Trump, for all his transactional approach, is not really so plastic in his personality. His signature is political aggression and hyper partisanship, not on behalf of the Republicans usually but on behalf of his own presidency and the causes he champions, especially nationalism. He can change positions but he can’t change his personality.
Also, Trump’s strength lies in the fact that he has implemented a good deal of what he promised. He has dropped the crazier things he promised and not really bothered with some of the potentially good things, such as middle-class personal income tax cuts, but he has implemented corporate tax cuts, business deregulation, abandoned the Paris commitments and quite markedly upped the nation’s investment in defence. It is common to see Trump as disruptive, but those key elements of his program — corporate tax cuts, deregulation, defence expenditure — are orthodox Republican policies.

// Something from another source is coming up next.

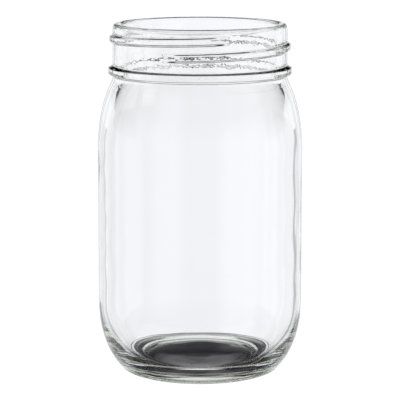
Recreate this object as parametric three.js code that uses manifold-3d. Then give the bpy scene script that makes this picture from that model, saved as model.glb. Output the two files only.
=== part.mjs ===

He contradicts recent Republican orthodoxy in a taste for tariffs and protectionism. Yet Republicans, among them Bush and the sainted Ronald Reagan, themselves went down the tariff road. More important, the bipartisan frustration with China gaming the trade rules for decades meant that whether it was a Republican or a Democratic president, the US was going to challenge Beijing. Interestingly, basically no one has run against Trump’s tariffs. No Democrats I saw were campaigning for tariff-free trade with China.
The Democrats have moved a long way to the Left. But this is certainly not a Trump phenomenon. The elderly and eccentric socialist Bernie Sanders, who was so far to the Left he didn’t even call himself a Democrat for most of his Senate career, came within a whisker of stealing the presidential nomination from Hillary Clinton in 2016.
The other area where Trump is a genuine disrupter is in style. No president has spoken in the way he speaks — often crude and offensive. On the other hand, he often has the courage, or the recklessness, to say things no one else would, things that are true. But he can also recklessly say offensive and untrue things. The case for Trump as the ultimate disrupter is that he came from outside the party establishment and crushed all alternative Republicans. His use of Twitter is completely new. His aggressive pushback against left-wing identity politics is new. Sometimes it is totally justified, sometimes it is an ugly approximation of white identity politics. As US commentator Ross Douthat remarked: “If you don’t like the religious Right, wait ’til you meet the non-religious Right.”
But there is also a case that Trump represents continuity. Like Obama, he wanted to pull back from international involvement. Most important, like Obama, he ran as a celebrity.
However, the Trump coalition represents a continuation of some trends that preceded him, such as the rise of working-class support for the Republicans. Trump’s great triumph in winning white, working-class votes in the mid-west is an echo of the famous “Reagan Democrats”, traditional working-class Democrats who voted for Reagan in presidential elections. West Virginia is a classic state where the rural poor, mainly white, have been on a long journey away from the Democrats and towards the Republicans.
Reagan won working-class votes on three grounds — his economic policies produced growth, which was good for the poor as well as the rich; his conservative cultural and patriotic values resonated with working people; and he was immensely likeable. Trump can claim the first two but not the third.
However, and here is a sobering contrast, despite Trump winning 63 million votes, more in absolute numbers than any previous Republican, he has never remotely approached Reagan’s level of support. In his last election as president, Reagan won just shy of 60 per cent of the vote.
The truth is, Democrats now have more or less majority support in America. Hillary Clinton won three million more votes than Trump. The last presidential election the Republicans won with a big majority of votes was George HW Bush in 1988. George W. Bush won the presidency with a minority of votes in 2000.
The demographic, ideological and cultural trends have been running against Republicans. But in a federal system where each state has the same number of senators, and the presidential electoral college numbers are based on each state’s congressmen and senators, there is a natural gerrymander for small and rural states, which Republicans dominate. The only big state they dominate is Texas. Florida is equally divided. The Republicans won many state legislatures in reaction against Obama and then ruthlessly used those legislatures to gerrymander congressional districts. Democrats do the same.
With Trump, it is impossible to know if his policies minus the occasional madness would do better, or if the madness and aggression are essential to his cut-through. These mid-terms look to have produced a normal result. The world as we know it lives on.